Identify each line below containing the string "code" and copy it.

━━ Recorded information ━━

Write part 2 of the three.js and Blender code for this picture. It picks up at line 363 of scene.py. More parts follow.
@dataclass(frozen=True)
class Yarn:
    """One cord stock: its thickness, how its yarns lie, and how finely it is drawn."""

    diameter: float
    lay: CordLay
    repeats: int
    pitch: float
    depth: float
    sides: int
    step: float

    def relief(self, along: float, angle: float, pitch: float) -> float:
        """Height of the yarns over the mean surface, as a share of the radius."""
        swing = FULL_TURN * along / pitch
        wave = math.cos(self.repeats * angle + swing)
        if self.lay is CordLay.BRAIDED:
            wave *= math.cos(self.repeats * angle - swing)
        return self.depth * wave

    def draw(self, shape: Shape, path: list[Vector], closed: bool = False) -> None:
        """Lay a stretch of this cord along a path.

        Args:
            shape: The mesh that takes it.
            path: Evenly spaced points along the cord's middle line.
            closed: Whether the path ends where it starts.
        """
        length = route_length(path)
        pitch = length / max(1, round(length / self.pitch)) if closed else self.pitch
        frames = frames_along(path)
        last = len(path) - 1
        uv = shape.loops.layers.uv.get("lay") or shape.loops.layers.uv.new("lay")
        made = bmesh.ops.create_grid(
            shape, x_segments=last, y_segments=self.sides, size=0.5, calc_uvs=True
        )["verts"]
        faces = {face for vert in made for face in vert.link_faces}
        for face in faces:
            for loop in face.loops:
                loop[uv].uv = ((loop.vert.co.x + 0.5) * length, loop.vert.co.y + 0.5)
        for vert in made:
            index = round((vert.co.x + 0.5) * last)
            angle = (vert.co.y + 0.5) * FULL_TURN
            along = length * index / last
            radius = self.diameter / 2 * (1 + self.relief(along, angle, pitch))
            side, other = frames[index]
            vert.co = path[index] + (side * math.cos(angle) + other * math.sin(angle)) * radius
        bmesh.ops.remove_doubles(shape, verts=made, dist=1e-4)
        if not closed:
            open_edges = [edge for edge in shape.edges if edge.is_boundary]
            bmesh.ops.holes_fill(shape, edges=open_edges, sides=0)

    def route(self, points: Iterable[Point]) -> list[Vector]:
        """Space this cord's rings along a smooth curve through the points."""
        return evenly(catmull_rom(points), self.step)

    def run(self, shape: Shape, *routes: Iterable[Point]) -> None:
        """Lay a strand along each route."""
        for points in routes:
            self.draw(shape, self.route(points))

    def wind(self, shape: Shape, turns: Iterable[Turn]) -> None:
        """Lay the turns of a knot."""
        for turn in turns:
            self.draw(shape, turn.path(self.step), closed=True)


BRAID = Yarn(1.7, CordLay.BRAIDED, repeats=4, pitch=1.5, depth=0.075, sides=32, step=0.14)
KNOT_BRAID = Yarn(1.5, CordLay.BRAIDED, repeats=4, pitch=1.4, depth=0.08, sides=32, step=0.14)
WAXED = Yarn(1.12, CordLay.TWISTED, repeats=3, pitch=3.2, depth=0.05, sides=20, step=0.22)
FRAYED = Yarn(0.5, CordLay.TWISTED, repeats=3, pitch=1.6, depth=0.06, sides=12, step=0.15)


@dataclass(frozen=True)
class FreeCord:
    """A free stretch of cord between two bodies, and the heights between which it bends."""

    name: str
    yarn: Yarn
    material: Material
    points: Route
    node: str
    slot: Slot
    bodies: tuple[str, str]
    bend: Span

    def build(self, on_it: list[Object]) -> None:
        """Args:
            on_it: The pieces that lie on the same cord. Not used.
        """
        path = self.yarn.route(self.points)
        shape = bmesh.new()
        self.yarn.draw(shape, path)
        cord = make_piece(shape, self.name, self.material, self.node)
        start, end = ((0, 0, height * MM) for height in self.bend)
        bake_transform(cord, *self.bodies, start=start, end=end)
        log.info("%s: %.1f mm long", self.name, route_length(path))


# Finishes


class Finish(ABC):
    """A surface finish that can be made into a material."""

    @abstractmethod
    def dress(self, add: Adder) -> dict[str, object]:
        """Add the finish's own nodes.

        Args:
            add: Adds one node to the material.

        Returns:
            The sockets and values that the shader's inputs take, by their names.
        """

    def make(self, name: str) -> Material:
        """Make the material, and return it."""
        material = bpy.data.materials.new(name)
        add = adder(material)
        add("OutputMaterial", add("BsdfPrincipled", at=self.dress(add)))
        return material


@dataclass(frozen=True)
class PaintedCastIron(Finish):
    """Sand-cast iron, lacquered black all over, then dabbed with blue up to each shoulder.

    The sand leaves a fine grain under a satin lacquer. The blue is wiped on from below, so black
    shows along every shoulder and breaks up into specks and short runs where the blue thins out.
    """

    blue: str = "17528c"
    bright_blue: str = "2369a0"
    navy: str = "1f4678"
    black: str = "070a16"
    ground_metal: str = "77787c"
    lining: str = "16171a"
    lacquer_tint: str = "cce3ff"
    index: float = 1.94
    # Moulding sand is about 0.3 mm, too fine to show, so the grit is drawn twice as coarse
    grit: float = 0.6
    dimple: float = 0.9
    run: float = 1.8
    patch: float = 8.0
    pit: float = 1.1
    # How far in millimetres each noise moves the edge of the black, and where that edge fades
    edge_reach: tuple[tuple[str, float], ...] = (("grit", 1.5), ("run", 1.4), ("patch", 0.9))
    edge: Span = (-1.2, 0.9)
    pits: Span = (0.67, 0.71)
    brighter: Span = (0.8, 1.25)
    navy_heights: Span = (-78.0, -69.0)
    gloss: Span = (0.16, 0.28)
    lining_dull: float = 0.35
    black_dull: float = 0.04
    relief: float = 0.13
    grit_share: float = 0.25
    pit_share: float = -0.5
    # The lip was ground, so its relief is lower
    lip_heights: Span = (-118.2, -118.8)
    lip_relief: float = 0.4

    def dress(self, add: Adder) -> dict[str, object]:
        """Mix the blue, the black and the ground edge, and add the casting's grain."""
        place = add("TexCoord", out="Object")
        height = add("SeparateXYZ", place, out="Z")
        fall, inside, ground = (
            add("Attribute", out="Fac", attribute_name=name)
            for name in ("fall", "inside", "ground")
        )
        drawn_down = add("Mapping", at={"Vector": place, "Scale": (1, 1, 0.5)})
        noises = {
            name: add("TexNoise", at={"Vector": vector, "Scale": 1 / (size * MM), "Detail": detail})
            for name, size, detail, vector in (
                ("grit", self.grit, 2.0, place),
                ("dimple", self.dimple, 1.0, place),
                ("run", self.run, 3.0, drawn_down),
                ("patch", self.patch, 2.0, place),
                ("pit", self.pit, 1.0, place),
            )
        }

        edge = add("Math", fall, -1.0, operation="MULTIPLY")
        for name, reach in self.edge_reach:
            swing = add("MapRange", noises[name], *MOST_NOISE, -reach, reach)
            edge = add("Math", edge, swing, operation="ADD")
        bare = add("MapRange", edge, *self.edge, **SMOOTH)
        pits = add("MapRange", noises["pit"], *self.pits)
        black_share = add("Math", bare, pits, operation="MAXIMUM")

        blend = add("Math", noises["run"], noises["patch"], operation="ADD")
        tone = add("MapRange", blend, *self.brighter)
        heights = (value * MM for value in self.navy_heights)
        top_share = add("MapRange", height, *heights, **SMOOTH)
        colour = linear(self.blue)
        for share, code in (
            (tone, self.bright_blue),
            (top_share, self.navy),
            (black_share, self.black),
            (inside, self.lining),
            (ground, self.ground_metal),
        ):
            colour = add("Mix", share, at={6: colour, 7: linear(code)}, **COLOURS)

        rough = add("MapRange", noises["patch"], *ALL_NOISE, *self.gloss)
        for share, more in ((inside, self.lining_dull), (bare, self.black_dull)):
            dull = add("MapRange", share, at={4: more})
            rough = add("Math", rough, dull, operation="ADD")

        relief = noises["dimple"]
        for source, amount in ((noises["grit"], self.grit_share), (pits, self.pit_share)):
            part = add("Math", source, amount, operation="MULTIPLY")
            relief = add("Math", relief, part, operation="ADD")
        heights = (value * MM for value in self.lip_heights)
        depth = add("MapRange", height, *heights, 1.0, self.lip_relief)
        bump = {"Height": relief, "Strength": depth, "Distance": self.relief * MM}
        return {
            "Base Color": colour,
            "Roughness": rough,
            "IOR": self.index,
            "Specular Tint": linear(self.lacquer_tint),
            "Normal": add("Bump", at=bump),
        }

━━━

Reply »
Write part 2 of the three.js and Blender code for this picture. It picks up at line 363 of scene.py. More parts follow.
        for share, code in (
            colour = add("Mix", share, at={6: colour, 7: linear(code)}, **COLOURS)